Barbara Adams in the Ithaca Times:
A former editor of The Paris Review and The Forward, Gourevitch has been a staff writer for The New Yorkersince 1997, writing essays and blogging on domestic and international politics, most recently on the Occupy movement and Syria. His 1998 book, We Wish to Inform You That Tomorrow We Will Be Killed With Our Families: Stories from Rwanda, won the National Book Critics Circle Award and the George K. Polk Award for Foreign Reporting.
Gourevitch’s most recent book (2008), Standard Operating Procedure (in paperback titled The Ballad of Abu Ghraib) was a collaboration with documentary filmmaker Errol Morris (The Thin Blue Line and Academy Award-winning The Fog of War).
Ithaca Times: How did your most recent book come about? And how did you work with the material?
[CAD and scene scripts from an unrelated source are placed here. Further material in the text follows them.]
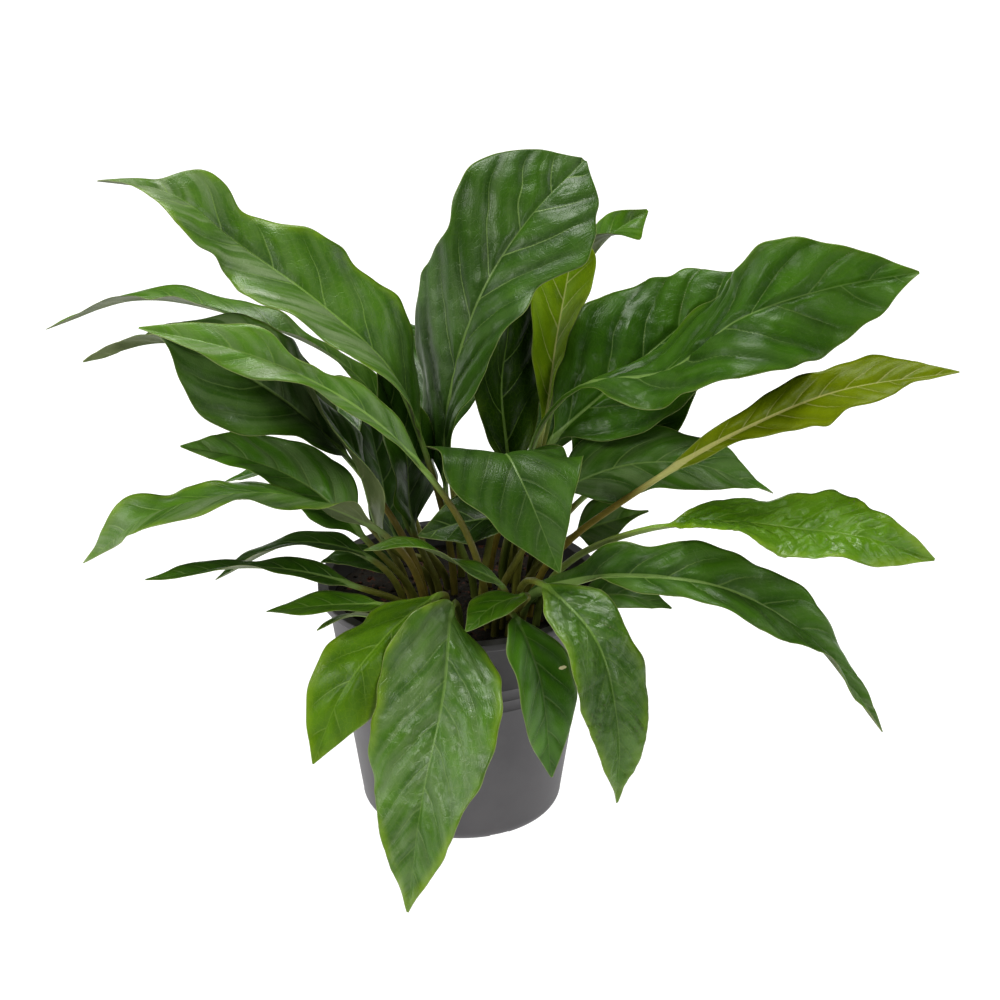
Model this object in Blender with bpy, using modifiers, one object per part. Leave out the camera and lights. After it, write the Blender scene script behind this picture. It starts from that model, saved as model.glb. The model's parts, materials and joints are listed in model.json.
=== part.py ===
# A potted foliage anthurium: nursery pot, potting soil and single leaves, each leaf one grown piece.
# World units are metres with +Z up; the origin is on the floor under the middle of the pot.
# +X is the plant's right as it is looked at from the front, and the front faces -Y.

import bpy
import bmesh
from math import cos, pi, radians, sin
from mathutils import Matrix, Vector

MM = 0.001
GAP = 0.0003

# Pot: a 21 cm nursery pot.
RIM_RADIUS = 0.105
POT_HEIGHT = 0.180
RIM_HEIGHT = 0.006
WALL_TOP_RADIUS = 0.0985
WALL_FOOT_RADIUS = 0.0745
WALL_THICKNESS = 0.0016
BASE_THICKNESS = 0.004
FOOT_CORNER = 0.010
POT_SEGMENTS = 40
RING_HEIGHTS = (0.126, 0.134)
RING_RAISE = 0.0006
DRAIN_HOLES = 6
DRAIN_HOLE_RADIUS = 0.005
DRAIN_CIRCLE_RADIUS = 0.045
FOOT_NOTCHES = 6
NOTCH_WIDTH = 0.016
NOTCH_HEIGHT = 0.0025
NOTCH_DEPTH = 0.016
NOTCH_TURN = 20

# Soil.
SOIL_TOP = 0.165
ROOT_DEPTH = 0.012

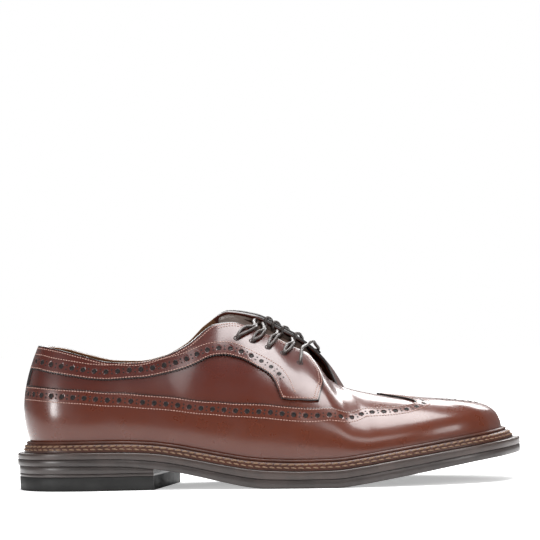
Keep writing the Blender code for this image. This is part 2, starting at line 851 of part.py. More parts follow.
def smooth_path(points, count):
    """Evenly spread points along a smooth curve through the given ones."""
    points = np.array(points)
    reach = np.append(0.0, np.cumsum(np.linalg.norm(np.diff(points, axis=0), axis=1)))
    out = []
    for distance in np.linspace(0.0, reach[-1], count + 1):
        place = []
        for axis in range(3):
            slope = smooth_slopes(reach, points[:, axis])
            place.append(float(hermite(reach, points[:, axis], slope, distance)))
        out.append(place)
    return np.array(out)


def make_tube(name, points, look):
    """A round lace along a path, with flat ends."""
    path = smooth_path(points, LACE_SEGMENTS)
    tangents = np.gradient(path, axis=0)
    verts = []
    for place, along in zip(path, tangents):
        along = along / np.linalg.norm(along)
        across = np.cross(along, (0.0, 0.0, 1.0))
        across = across / np.linalg.norm(across)
        up = np.cross(across, along)
        for i in range(LACE_SIDES):
            angle = 2.0 * math.pi * (i + 0.5) / LACE_SIDES
            verts.append(place + LACE_RADIUS * (math.cos(angle) * across + math.sin(angle) * up))
    faces = []
    for i in range(len(path) - 1):
        for j in range(LACE_SIDES):
            k = (j + 1) % LACE_SIDES
            a = i * LACE_SIDES
            b = a + LACE_SIDES
            faces.append((a + j, a + k, b + k, b + j))
    faces.append(tuple(range(LACE_SIDES)))
    faces.append(tuple(range((len(path) - 1) * LACE_SIDES, len(path) * LACE_SIDES)))
    return add_object(name, verts, faces, look)


def make_laces(look):
    """A straight bar over the lowest eyelets and four crossings above it."""
    bottom = EYELET_ROWS[-1]
    edge, half, end = over_facing(bottom, -1, BAR_ARCH)
    far_edge, far_half, far_end = over_facing(bottom, 1, BAR_ARCH)
    make_tube("lace_bar", (end, half, edge, far_edge, far_half, far_end), look)
    for k in range(len(EYELET_ROWS) - 1):
        upper_row = EYELET_ROWS[k]
        lower_row = EYELET_ROWS[k + 1] - 0.12
        middle = gap_middle(0.55 * upper_row + 0.45 * lower_row, CROSSING_LIFT)
        strands = []
        for side in (-1, 1):
            edge, half, end = over_facing(upper_row, side, CROSSING_ARCH)
            start = in_gap(lower_row, -side)
            strands.append((start, middle, edge, half, end))
        crossing = make_tube("lace_crossing_%d" % (k + 1), strands[0], look)
        other = make_tube("lace_strand_%d" % (k + 1), strands[1], look)
        other.hide_render = True
        other.display_type = "WIRE"
        join = crossing.modifiers.new("join", "BOOLEAN")
        join.operation = "UNION"
        join.object = other


def make_all():
    clear_scene()
    leather = material("tan_calf", (0.26, 0.075, 0.045), 0.22)
    overlay_leather = material("tan_calf_overlay", (0.24, 0.07, 0.042), 0.22)
    dark_leather = material("dark_brown_tongue", (0.05, 0.03, 0.026), 0.5)
    welt_leather = material("welt_brown", (0.2, 0.1, 0.07), 0.5)
    sole_leather = material("sole_edge_brown", (0.08, 0.05, 0.042), 0.45)
    rubber = material("heel_rubber", (0.03, 0.029, 0.03), 0.6)
    lining = material("lining_tan", (0.42, 0.24, 0.13), 0.6)
    lace = material("waxed_lace", (0.035, 0.024, 0.02), 0.55)
    make_outsole(sole_leather)
    make_midsole(sole_leather)
    make_heel(sole_leather, rubber)
    ring_solid("welt", welt_profile, welt_leather)
    make_upper(leather)
    make_wing(overlay_leather)
    make_trim(overlay_leather)
    make_insole(lining)
    make_tongue(dark_leather)
    make_laces(lace)


LAST = Last()
SHIFT = origin_shift()

if __name__ == "__main__":
    make_all()
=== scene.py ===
"""Longwing brogue, right shoe: leather, seams, holes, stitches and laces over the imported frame.

Sizes are in millimetres in the shoe's own frame, as in the part's source: X from the back of the
sole to the toe, +Y the big-toe side, Z above the floor. to_world turns them into metres.
"""

import math

import bmesh
import bpy
import numpy as np
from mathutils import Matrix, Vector


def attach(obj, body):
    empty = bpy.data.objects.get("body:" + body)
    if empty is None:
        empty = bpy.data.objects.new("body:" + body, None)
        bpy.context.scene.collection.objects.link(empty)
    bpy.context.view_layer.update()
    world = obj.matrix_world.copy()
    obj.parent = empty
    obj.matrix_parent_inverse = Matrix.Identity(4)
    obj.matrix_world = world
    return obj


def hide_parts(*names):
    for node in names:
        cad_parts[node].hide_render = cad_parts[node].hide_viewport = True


bl_info = {
    "name": "Longwing brogue",
    "version": (1, 0, 0),
    "blender": (4, 5, 0),
    "location": "View3D > Sidebar > Brogue",
    "description": "Builds a longwing brogue shoe, its stitches, holes, laces and a studio",
    "category": "Add Mesh",
}

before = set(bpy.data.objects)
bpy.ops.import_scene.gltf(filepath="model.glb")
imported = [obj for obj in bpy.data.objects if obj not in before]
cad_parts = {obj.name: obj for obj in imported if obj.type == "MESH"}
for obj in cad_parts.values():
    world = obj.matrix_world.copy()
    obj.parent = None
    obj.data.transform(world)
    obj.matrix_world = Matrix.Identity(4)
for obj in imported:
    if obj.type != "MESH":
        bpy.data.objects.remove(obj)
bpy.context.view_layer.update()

MM = 0.001
GAP = 0.3
# Sole, side view: height of the underside and of the top of the double sole at each x
SOLE_SIDE = (
    # x, underside, top
    (0.0, 14.8, 22.2),
    (35.0, 14.8, 22.6),
    (62.0, 14.3, 22.5),
    (82.0, 12.6, 21.6),
    (98.0, 10.3, 19.5),
    (112.0, 7.3, 16.8),
    (128.0, 3.6, 13.7),
    (142.0, 0.9, 11.4),
    (152.0, 0.0, 10.5),
    (172.0, 0.0, 9.8),
    (192.0, 0.0, 10.2),
    (208.0, 1.9, 12.1),
    (224.0, 4.5, 14.6),
    (245.0, 8.0, 17.7),
    (262.0, 10.9, 20.2),
    (280.0, 13.6, 22.6),
    (295.0, 15.4, 24.4),
    (306.0, 16.5, 25.5),
)
# How far the sole's edge stands outside the foot of the upper at each x
SOLE_MARGIN = (
    # x, margin
    (0.0, 10.4),
    (30.0, 9.2),
    (60.0, 8.6),
    (120.0, 7.6),
    (200.0, 8.8),
    (260.0, 9.2),
    (306.0, 10.6),
)
# The outsole's share of the double sole's height
OUTSOLE_SHARE = 0.52

# Front face of the heel: its x in the middle, how it slants across, and the joints' heights
HEEL_BREAST_X = 92.1
HEEL_BREAST_SLOPE = 0.195
TOP_LIFT_HEIGHT = 8.3
LOWER_LIFT_HEIGHT = 10.2

WELT_HEIGHT = 6.3
WELT_FOOT = 5.4

# Thickness of the overlays, of the wall under them and of the tongue
OVERLAY = 1.3
WALL = 2.0
TONGUE_THICKNESS = 2.0
TONGUE_INSET = 0.9

# Sections of the upper. Each row is one line from the sole up to the top edge:
# its foot (x, y), its top (x, y, z), how far it bellies out, the share of the height at which
# it starts to turn in, how far it runs in flat at the top, how much it falls over that run,
# the slope of the top line there, and how much of the line's top end is open throat.
COLUMNS = "foot_x foot_y top_x top_y top_z belly rise reach fall pitch opening".split()
HEEL_ROW = (11.6, 0.0, 15.2, 0.0, 86.5, 8.9, 0.30, 11.0, 25.0, 0.0, 0.0)
LATERAL_ROWS = (
    (15.3, -13.0, 18.4, -10.0, 86.1, 8.2, 0.30, 9.5, 25.0, 0.0, 0.0),
    (25.2, -23.0, 28.5, -17.8, 84.0, 7.5, 0.30, 7.5, 24.0, 0.0, 0.0),
    (43.0, -28.5, 43.5, -22.8, 79.9, 7.0, 0.32, 6.0, 22.0, 0.0, 0.0),
    (62.0, -29.6, 60.0, -25.8, 75.9, 7.0, 0.33, 5.0, 20.0, 0.0, 0.0),
    (82.0, -30.0, 75.0, -27.0, 75.2, 7.0, 0.35, 4.5, 19.0, 0.0, 0.0),
    (102.0, -32.0, 91.0, -26.0, 78.6, 7.5, 0.38, 4.0, 21.0, 0.0, 0.0),
    (121.0, -35.2, 105.8, -22.5, 85.2, 8.0, 0.40, 5.0, 24.0, 0.0, 0.0),
    (138.0, -39.0, 118.8, -14.0, 95.6, 9.0, 0.42, 10.0, 22.0, 0.0, 0.0),
    (154.0, -42.6, 132.5, 1.0, 104.4, 10.0, 0.45, 19.0, 12.5, -0.3, 10.2),
    (168.0, -45.3, 148.0, 7.0, 100.6, 10.5, 0.48, 23.0, 9.5, -0.5, 17.4),
    (181.0, -47.1, 163.5, 8.0, 92.4, 10.5, 0.50, 24.0, 8.5, -0.6, 17.4),
    (193.0, -48.2, 178.0, 8.0, 83.0, 10.5, 0.52, 25.0, 6.5, -0.7, 15.5),
    (205.0, -48.6, 190.0, 5.8, 64.8, 10.5, 0.52, 27.0, 3.0, -0.6, 4.0),
    (216.0, -48.2, 197.0, 5.5, 59.2, 10.0, 0.54, 28.0, 1.0, -0.32, 0.0),
    (230.0, -46.4, 197.0, 5.5, 59.2, 9.5, 0.58, 30.0, 0.0, -0.32, 0.0),
    (246.0, -43.0, 197.0, 5.5, 59.2, 8.0, 0.66, 36.0, 0.0, -0.32, 0.0),
    (262.0, -37.6, 197.0, 5.5, 59.2, 6.0, 0.78, 45.0, 0.0, -0.32, 0.0),
    (276.0, -29.8, 197.0, 5.5, 59.2, 4.0, 0.90, 54.0, 0.0, -0.32, 0.0),
    (286.5, -19.6, 197.0, 5.5, 59.2, 2.0, 1.02, 61.0, 0.0, -0.32, 0.0),
)
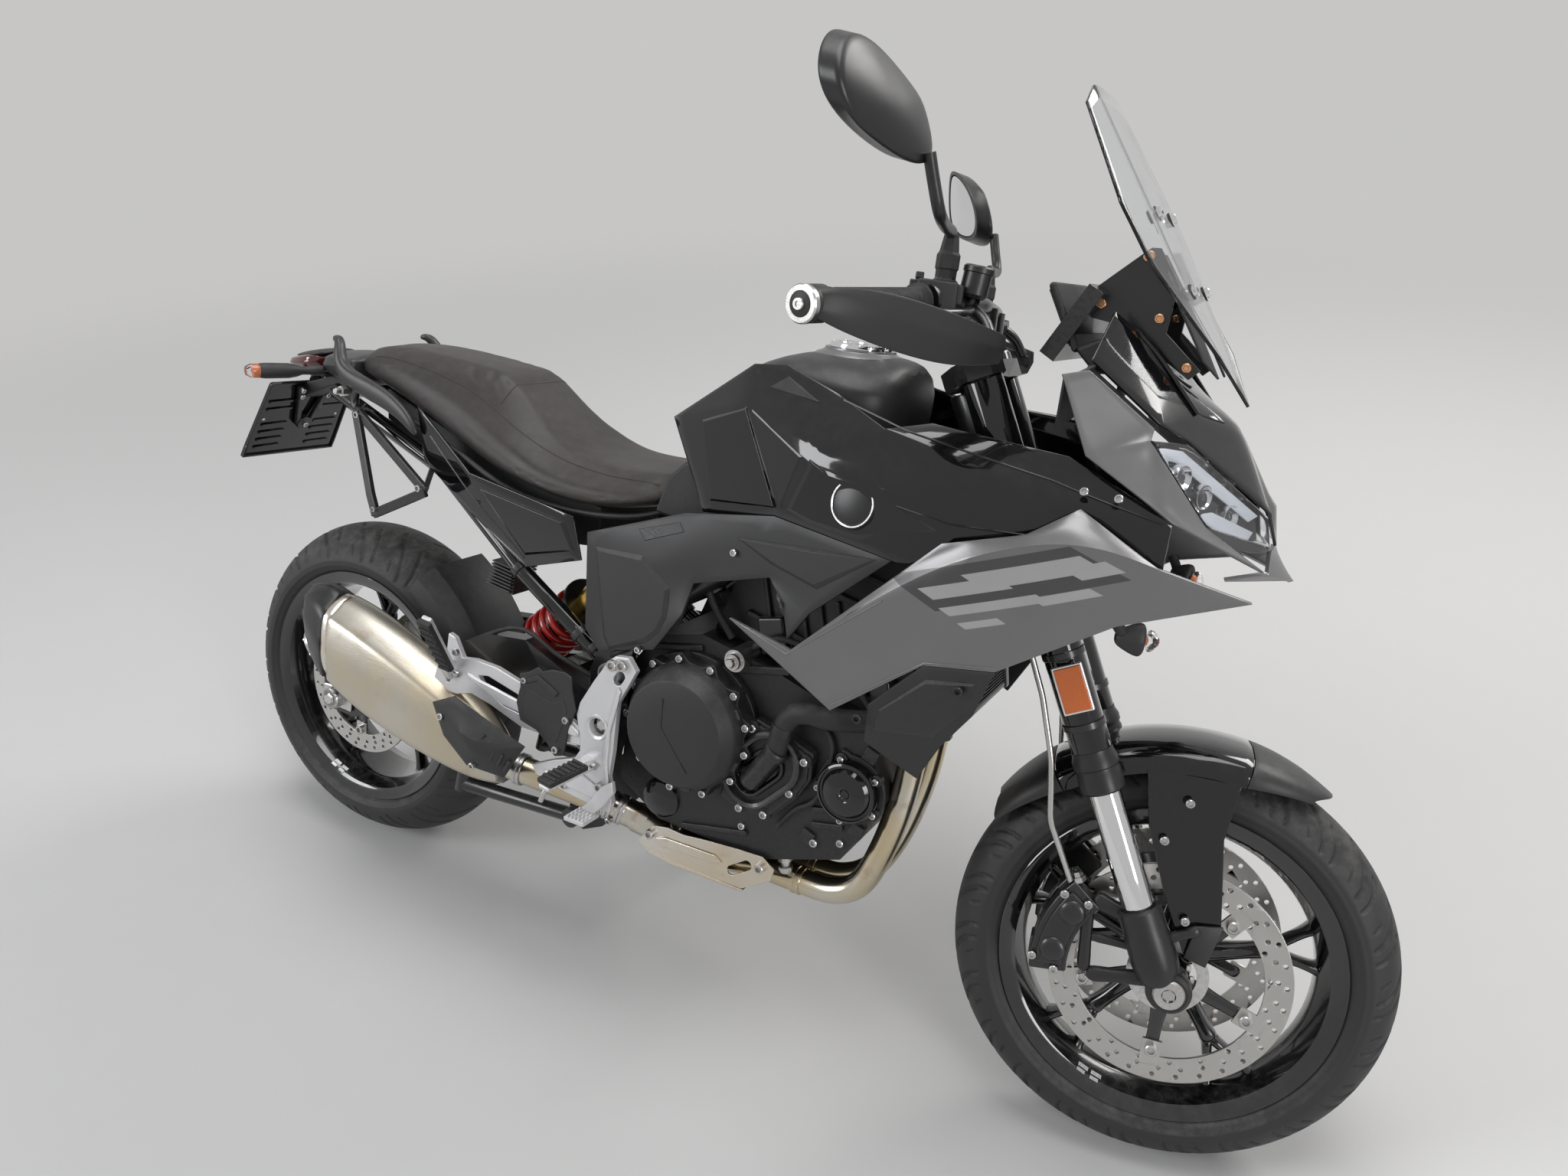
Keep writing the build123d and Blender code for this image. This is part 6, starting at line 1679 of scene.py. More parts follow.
skin_rows = [(470, -163, -218, 306, 380), (440, -150, -226, 298, 408), (400, -140, -231, 294, 432),
             (330, -136, -238, 302, 470),
             (260, -135, -243, 316, 502), (200, -135, -246, 334, 524), (150, -135, -247, 352, 540),
             (98, -138, -245, 378, 550)]
skin = silencer_body("silencer_skin", skin_rows, SILENCER, 3, ((4, 0.85), (6, 0.5), (2, 0.4)))
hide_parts("muffler")
band_rows = [(104, -137, -246, 376, 552), (92, -137, -246.5, 380, 554), (88, -139, -244, 384, 554)]
silencer_body("silencer_band", band_rows, SHIELD_STEEL, 2, ((4, 0.85),))
cap_rows = [(90, -138, -246, 384, 556), (74, -142, -243, 392, 563), (58, -146, -238, 404, 566),
            (30, -158, -228, 440, 562),
            (22, -164, -222, 456, 558)]
cap = silencer_body("silencer_cap", cap_rows, SMOOTH_PLASTIC, 2, ((4, 1.0), (5, 0.8), (6, 1.0), (3, 0.8),
        (7, 0.8)))
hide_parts("muffler_trim")
outlet = [(0, -16), (18, -16), (22, 0), (26, 4), (30, 5), (33, 3), (34, -2), (34, -24)]
lathe("tail_pipe", (30, -196, 446), (-0.82, -0.3, -0.5), outlet, "chassis", STEEL, 48)
turns = [math.radians(20 + 60 * k) for k in range(6)]
aim = Vector((-0.82, -0.3, -0.5)).normalized()
across = aim.orthogonal().normalized()
over = aim.cross(across)
spots = [(Vector((30, -196, 446)) + aim * 4 + (across * math.cos(a) + over * math.sin(a)) * 28, aim, 3.5)
         for a in turns]
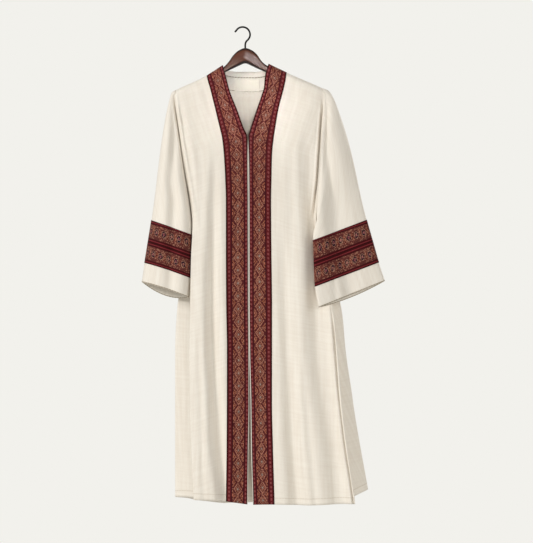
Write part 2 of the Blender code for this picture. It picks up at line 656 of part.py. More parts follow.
# The hanger, in mm: its wooden sections along X, and the wire of its hook.
STEM_X = 8.4
HANGER_SECTIONS = [
    # x, top, bottom, half thickness
    (-215.6, -201.5, -213, 6.5), (-213, -199.5, -215, 8.5), (-195.3, -190.9, -211, 9.5),
    (-148.5, -170.4, -191, 9), (-110, -151.6, -172, 8.5), (-83, -137, -156, 8),
    (-57, -120.4, -140, 8), (-42.4, -104.2, -132.9, 8), (-30, -86.4, -127, 8),
    (-11.2, -69.6, -118.2, 8), (STEM_X, -62.7, -110.8, 8), (27.8, -69, -118.2, 8),
    (44.9, -82.7, -126.4, 8), (59, -103.3, -132.6, 8), (75, -116.8, -139.6, 8),
    (101, -128.9, -150, 8), (137.3, -144.4, -165, 8.5), (179, -162.2, -182, 9),
    (216.5, -178, -197, 9.5), (231, -186, -202.5, 8.5), (233.7, -188.5, -201, 6.5),
]
SECTION_SIDES = 12
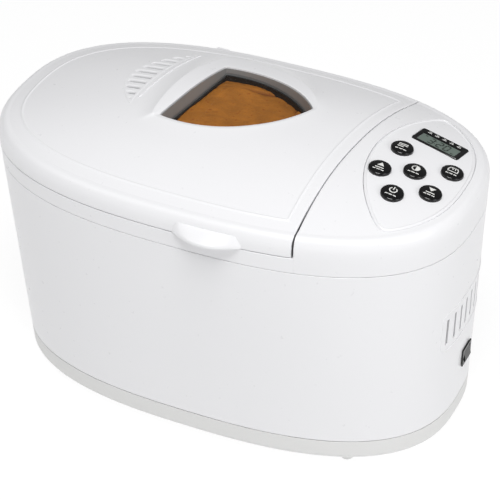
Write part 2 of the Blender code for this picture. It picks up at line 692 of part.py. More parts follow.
def make_lid_liner():
    face = -SEAM - LID_WALL - LINER_CLEARANCE
    liner = loft("lid_liner", liner_top(0), "steel")
    combine(liner, prism("tool", beyond_lid(face), 0, TOP_Z))
    cavity = loft("tool", liner_top(LINER_WALL))
    combine(cavity, prism("tool2", beyond_lid(face - LINER_WALL), 0, TOP_Z))
    combine(liner, cavity)
    combine(liner, prism("tool", window_outline(FIT), LINER_Z - TOP_MARGIN / 2, TOP_Z))
    for low_x, high_x, y in vent_slots()[2:-2:2]:
        x = (low_x + high_x) / 2
        combine(liner, rod_between("tool", (x, y, LINER_Z - TOP_MARGIN / 2), (x, y, TOP_Z), 5 * MM, 12))


def make_window():
    outer = window_outline(2 * FIT)
    inner = window_outline(2 * FIT + WINDOW_FRAME_WALL)
    low = LINER_Z - 1 * MM
    frame = loft("window_frame", [[(x, y, low) for x, y in outer], [(x, y, TOP_Z) for x, y in outer],
                                  [(x, y, TOP_Z) for x, y in inner], [(x, y, low) for x, y in inner]],
                 "grey_plastic", True)
    trim = loft("tool", [[(x, y, z - 1 * MM) for x, y, z in ring] for ring in cap_rings(LID_SEAM_Z)])
    combine(frame, trim, "INTERSECT")
    pane = window_outline(3 * FIT + WINDOW_FRAME_WALL)
    prism("window_glass", pane, GLASS_Z, GLASS_Z + GLASS_THICKNESS, "glass")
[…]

Philip Gourvetitch: I’d known Errol for years and we’d occasionally discussed collaborating. In 2006, he started interviewing some of the soldiers [formerly stationed at Abu Ghraib] who either took photos [of soldiers and prisoners] or appeared in them. He sent me some interview transcripts first, and I was completely engrossed; these were the kind of voices from people deeply inside this thing, people we hadn’t heard from before. I was drawn by their voices – familiar, intimate American vernacular speech, with all the mindsets it carries.
Not long after that, Errol showed me some of his footage. “How are you going to fit all of this into a movie? I asked. “These are unbelievable stories.” So we decided he’d make his movie [Standard Operating Procedure] and I’d write a book – two takes on the same core material.